The composer is selected from a drop down menu and the album is selected from checkboxes.
After much messing about, it works fine.
But now I want the albums to be in a drop down menu too which I thought would be quite straightforward.
But it isn't working. The tracks aren't being added to the database.
I must have made an error with values or names or something but I can't work it out.
This is the form that works:



<form action="<?php echo $_SERVER['PHP_SELF']; ?>" method="post">
<p>Enter the new track:<br />
<textarea name="tracktitle" rows="1" cols="20">
</textarea></p>
<p>Composer:
<select name="cid" size="1">
<option selected value="">Select One</option>
<option value="">---------</option>
<?php
while ($composer= mysql_fetch_array($composers)) {
$cid = $composer['composerid'];
$cname = htmlspecialchars($composer['composername']);
echo "<option value='$cid'>$cname</option>\n";
}
?>
</select></p>
<p>Place in albums:<br />
<?php
while ($alb = mysql_fetch_array($albs)) {
$aid = $alb['albumid'];
$aname = htmlspecialchars($alb['albumname']);
echo "<label><input type='checkbox' name='albs[]' value='$aid' />$aname</label><br />\n";
}
?>
</p>
<input type="submit" value="SUBMIT" />
</form>


And this is the form with the drop down menu for albums that doesn't work.



<form action="<?php echo $_SERVER['PHP_SELF']; ?>" method="post">
<p>Enter the new track:<br />
<textarea name="tracktitle" rows="1" cols="20">
</textarea></p>
<p>Composer:
<select name="cid" size="1">
<option selected value="">Select One</option>
<option value="">---------</option>

<?php
while ($composer= mysql_fetch_array($composers)) {
$cid = $composer['composerid'];
$cname = htmlspecialchars($composer['composername']);
echo "<option value='$cid'>$cname</option>\n";
}
?>
</select></p>
<p>Album:
<select name='aid' size="1">
<option selected value="">Select One</option>
<option value="">---------</option>

<?php
while ($alb = mysql_fetch_array($albs)) {
$aid = $alb['albumid'];
$aname = htmlspecialchars($alb['albumname']);
echo "<option value='$aid'>$aname</option>\n";
}
?>
</p>
<input type="submit" value="SUBMIT" />
</form>



Can anyone help me out with what I did wrong?

Thanks

Lamped
12-02-2010, 10:44 AM
You didn't close the <select> for the albums, though that probably won't make a difference.

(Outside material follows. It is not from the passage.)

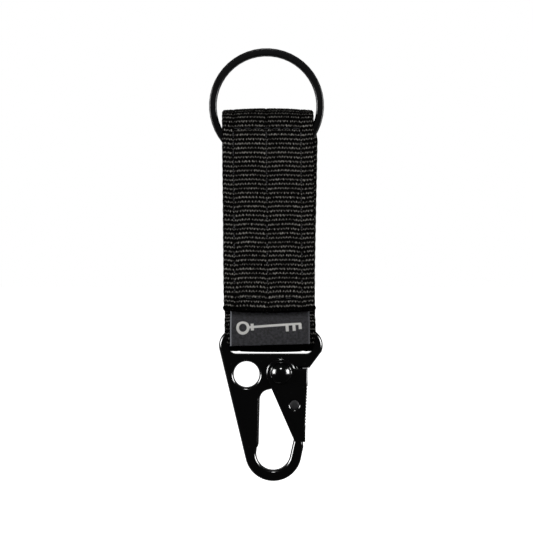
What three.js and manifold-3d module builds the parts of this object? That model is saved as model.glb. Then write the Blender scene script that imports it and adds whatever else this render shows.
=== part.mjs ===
// Webbing key strap: a ribbed strap with a hook-and-loop flap folded over a split ring,
// and a sprung snap clip hanging in the sewn loop at its lower end.
//
// Millimetres, +Z up towards the ring, +X to the right, +Y to the back.
// The origin is on the flat back face of the strap, at its middle.

import * as THREE from 'three';
import { mergeVertices } from 'three/addons/utils/BufferGeometryUtils.js';
import Module from 'manifold-3d';

// Webbing
const WEB = 1.4;                 // thickness of the ribbed webbing
const HALF_WIDTH = 12.7;         // half of a 25.4 mm strap
const SLOT_HALF_WIDTH = 10.9;    // half width where the strap bunches up in the clip's slot
const GAP = 0.05;                // play between layers that lie on each other

// Fold over the ring
const FOLD_RADIUS = 3.28;
const FOLD_Z = 30.25;            // height of the fold's centre
const FLAP_GAP = 0.1;            // cut between the fold and the flap that opens

// Lower loop around the clip's top bar
const LOOP_RADIUS = 2.95;
const LOOP_Z = -30.85;           // height of the bend's centre
const CLOSE_Z = [-26.6, -23];    // the front run leans back between these heights
const SLOT_ROOM_Z = -27.2;       // below this the strap keeps clear of the slot's ends
const SEWN_TOP_Z = -13;          // its cut end, under the flap
const LAID = 1.35;               // thickness of a layer pressed between two others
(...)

Where's the code that processes that form and inserts it into the database?

sonofjack
12-02-2010, 10:47 AM
Thanks for pointing that bit out. I've added it in now but, as you predicted, it hasn't made a difference.
The rest of the code is



<?php

include ('connect.php');

if (isset($_POST['tracktitle'])):
// A new track has been entered
// using the form.

$tracktitle = mysql_real_escape_string($tracktitle);
$cid= $_POST['cid'];
$tracktitle = $_POST['tracktitle'];
$albs = $_POST['albs'];

if ($cid == '') {
exit('<p>You must choose an composer for this track. Click "Back" and try again.</p>');
}

$trackid = mysql_insert_id();

if (isset($_POST['albs'])) {
$albs = $_POST['albs'];
} else {
$albs = array();
}

$numAlbs = 0;
foreach ($albs as $albID) {

$sql = "INSERT IGNORE INTO tracks (trackid, tracktitle, albumid, composerid) VALUES ('$trackid', '$tracktitle', '$albID', '$cid')";

if (mysql_query($sql)) {
$numAlbs = $numAlbs + 1;
} else {
echo "DEBUG SQL: " . $sql ."<p>Error inserting track into album $albID: " .
mysql_error() . '</p>';
}
}
?>


<p>Track was added to <?php echo $numAlbs; ?> albums.</p>

<p><a href="<?php echo $_SERVER['PHP_SELF']; ?>">Add another track</a></p>
<p><a href="tracks.php">Return to track search</a></p>


<?php
else:// Allow the user to enter a new track

$composers = @mysql_query('SELECT composerid, composername FROM composers');
if (!$composers) {
exit('<p>Unable to obtain composer list from the database.</p>'); }

$albs = @mysql_query('SELECT albumid, albumname FROM albums');
if (!$albs) {
exit('<p>Unable to obtain album list from the database.</p>');
}
?>



I tried to remove the $numAlbs bit as it wasn't really necessary for me to know how many albums a track had been added to. But it stopped working when I tried editing so it's back in there for now.

Lamped
12-02-2010, 10:58 AM
That appears to be a single entry drop-down box, but you're treating it like an array.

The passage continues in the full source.